Given exercise: Go through the listing and copy each line with the string "Blender".

Exercise material:

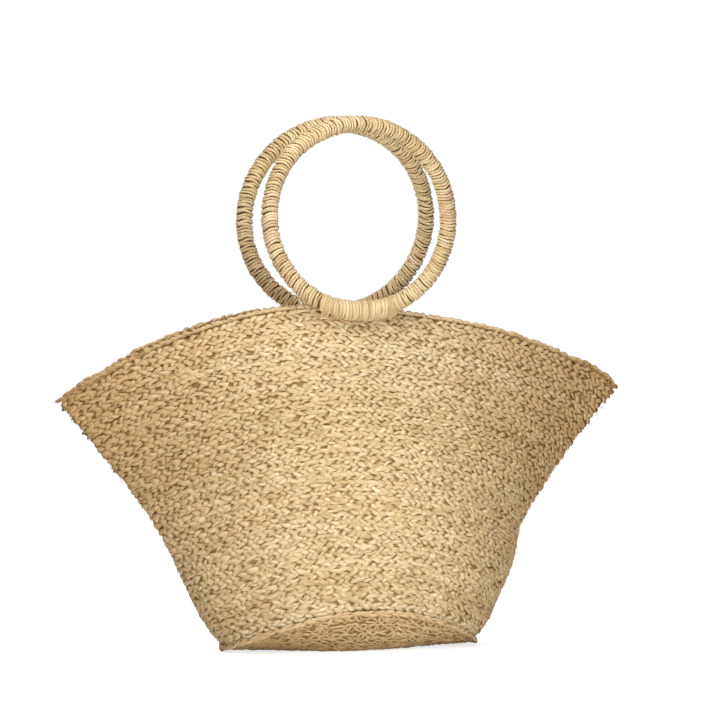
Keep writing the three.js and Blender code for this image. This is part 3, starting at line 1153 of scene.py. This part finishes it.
def closed_band(name: str, sections: np.ndarray, material: bpy.types.Material) -> bpy.types.Object:
    """Joins closed sections into a closed band.

    Args:
        name: Name of the object.
        sections: Array of stations, points and coordinates, in millimetres.
        material: Material of the band.

    Returns:
        The new object.
    """
    stations, sides, _ = sections.shape
    here = np.arange(stations)[:, None] * sides + np.arange(sides)[None, :]
    ahead = np.roll(here, -1, axis=0)
    faces = np.stack([here, ahead, np.roll(ahead, -1, axis=1), np.roll(here, -1, axis=1)], axis=-1)
    mesh = bpy.data.meshes.new(name)
    mesh.from_pydata((sections.reshape(-1, 3) / METRE).tolist(), [], faces.reshape(-1, 4).tolist())
    mesh.polygons.foreach_set("use_smooth", [True] * len(mesh.polygons))
    mesh.materials.append(material)
    count = len(mesh.vertices)
    for key, value in PLAIN_STRAW.items():
        layer = mesh.attributes.new(key, "FLOAT", "POINT")
        layer.data.foreach_set("value", [value] * count)
    mesh.update()
    band = bpy.data.objects.new(name, mesh)
    bpy.context.scene.collection.objects.link(band)
    return band


@dataclass(frozen=True)
class PlaitedBase:
    """Oval base of plait coiled from the edge to the middle."""

    rows: int = 9
    seed: int = 23
    plait: Plait = Plait(pitch=6.2, period=21.0)
    core_rows: int = 16
    core_steps: int = 96
    core_half_thickness: float = 0.08
    core_edge_depth: float = 1.0
    core_middle_gap: float = 0.6
    tone: float = 0.46
    tone_spread: float = 0.05
    warmth: float = 0.52
    warmth_spread: float = 0.06

    def build(self, bag: BagBuilder) -> None:
        """Builds the coil and its inner skin.

        Args:
            bag: The bag's form, sweeper and materials.
        """
        rng = np.random.default_rng(self.seed)
        form = bag.form
        pitch = form.base_width / 2.0 / self.rows
        run = StrandRun.empty()
        for row in range(self.rows):

            def middle(angle: np.ndarray, side: np.ndarray, row: int = row) -> Points:
                """Points of this row, half way through the base."""
                return form.base_middle_point(angle, (row + 0.5) * pitch - side * pitch / self.plait.pitch)

            tone = self.tone + rng.normal() * self.tone_spread
            warmth = self.warmth + rng.normal() * self.warmth_spread
            self.plait.lay(run, middle, rng, tone, warmth, outward=-1.0)
        bag.weave(run, "base_plait", self.plait, Straw.BASE, "base")
        bag.finish_piece(self._core(bag), "base")

    def _core(self, bag: BagBuilder) -> bpy.types.Object:
        """Thin closed skin in the middle of the base, seen only in the gaps of the plait, in darker straw
        that paints the shade in those gaps.

        Args:
            bag: The bag's form, sweeper and materials.

        Returns:
            The skin.
        """
        form = bag.form
        angles = np.linspace(0.0, TURN, self.core_steps, endpoint=False)
        deepest = form.base_width / 2.0 - self.core_middle_gap
        depths = np.linspace(self.core_edge_depth, deepest, self.core_rows)
        grid_angle, grid_depth = np.meshgrid(angles, depths, indexing="ij")
        middle = form.base_middle_point(grid_angle, grid_depth)
        lift = np.array([0.0, 0.0, self.core_half_thickness])
        sections = np.concatenate([middle + lift, (middle - lift)[:, ::-1]], axis=1)
        return closed_band("base_skin", sections[:, ::-1], bag.materials.get(Straw.CORE))


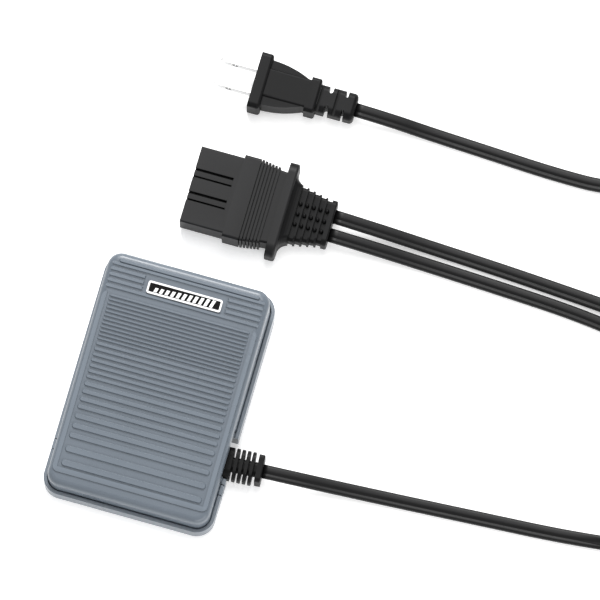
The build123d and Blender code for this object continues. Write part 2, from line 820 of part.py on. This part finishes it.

Exercise response:
Keep writing the three.js and Blender code for this image. This is part 3, starting at line 1153 of scene.py. This part finishes it.
The build123d and Blender code for this object continues. Write part 2, from line 820 of part.py on. This part finishes it.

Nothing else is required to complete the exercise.